*Problem details*: Reproduce all of the listing below without alteration.

*Dataset extract*:

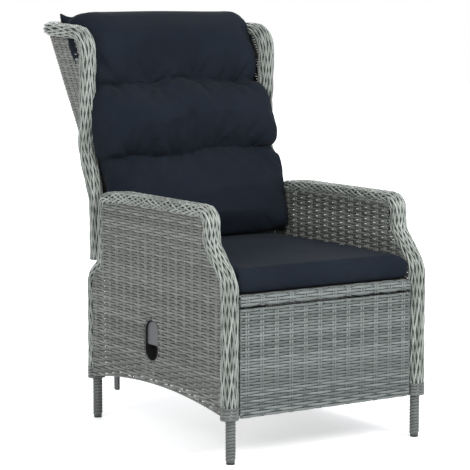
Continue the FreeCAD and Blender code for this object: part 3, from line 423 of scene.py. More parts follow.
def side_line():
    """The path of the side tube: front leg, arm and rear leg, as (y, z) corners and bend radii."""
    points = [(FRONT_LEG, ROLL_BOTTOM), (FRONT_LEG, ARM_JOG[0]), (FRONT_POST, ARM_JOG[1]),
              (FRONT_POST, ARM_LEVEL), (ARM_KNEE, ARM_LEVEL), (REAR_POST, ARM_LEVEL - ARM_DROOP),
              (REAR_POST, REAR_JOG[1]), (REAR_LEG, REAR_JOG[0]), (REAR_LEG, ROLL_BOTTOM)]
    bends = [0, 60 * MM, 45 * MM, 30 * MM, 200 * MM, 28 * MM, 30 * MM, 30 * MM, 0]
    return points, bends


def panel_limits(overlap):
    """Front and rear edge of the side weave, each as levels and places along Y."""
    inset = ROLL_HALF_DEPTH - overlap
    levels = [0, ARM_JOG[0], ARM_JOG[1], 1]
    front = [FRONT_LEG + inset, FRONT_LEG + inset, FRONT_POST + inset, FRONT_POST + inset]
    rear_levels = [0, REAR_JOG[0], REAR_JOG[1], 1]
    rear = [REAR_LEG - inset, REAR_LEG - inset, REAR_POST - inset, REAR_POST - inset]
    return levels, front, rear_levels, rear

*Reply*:
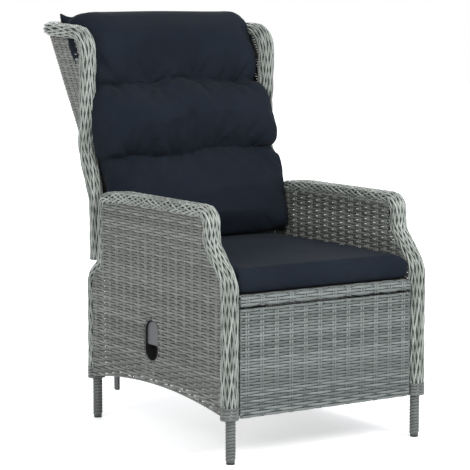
Continue the FreeCAD and Blender code for this object: part 3, from line 423 of scene.py. More parts follow.
def side_line():
    """The path of the side tube: front leg, arm and rear leg, as (y, z) corners and bend radii."""
    points = [(FRONT_LEG, ROLL_BOTTOM), (FRONT_LEG, ARM_JOG[0]), (FRONT_POST, ARM_JOG[1]),
              (FRONT_POST, ARM_LEVEL), (ARM_KNEE, ARM_LEVEL), (REAR_POST, ARM_LEVEL - ARM_DROOP),
              (REAR_POST, REAR_JOG[1]), (REAR_LEG, REAR_JOG[0]), (REAR_LEG, ROLL_BOTTOM)]
    bends = [0, 60 * MM, 45 * MM, 30 * MM, 200 * MM, 28 * MM, 30 * MM, 30 * MM, 0]
    return points, bends


def panel_limits(overlap):
    """Front and rear edge of the side weave, each as levels and places along Y."""
    inset = ROLL_HALF_DEPTH - overlap
    levels = [0, ARM_JOG[0], ARM_JOG[1], 1]
    front = [FRONT_LEG + inset, FRONT_LEG + inset, FRONT_POST + inset, FRONT_POST + inset]
    rear_levels = [0, REAR_JOG[0], REAR_JOG[1], 1]
    rear = [REAR_LEG - inset, REAR_LEG - inset, REAR_POST - inset, REAR_POST - inset]
    return levels, front, rear_levels, rear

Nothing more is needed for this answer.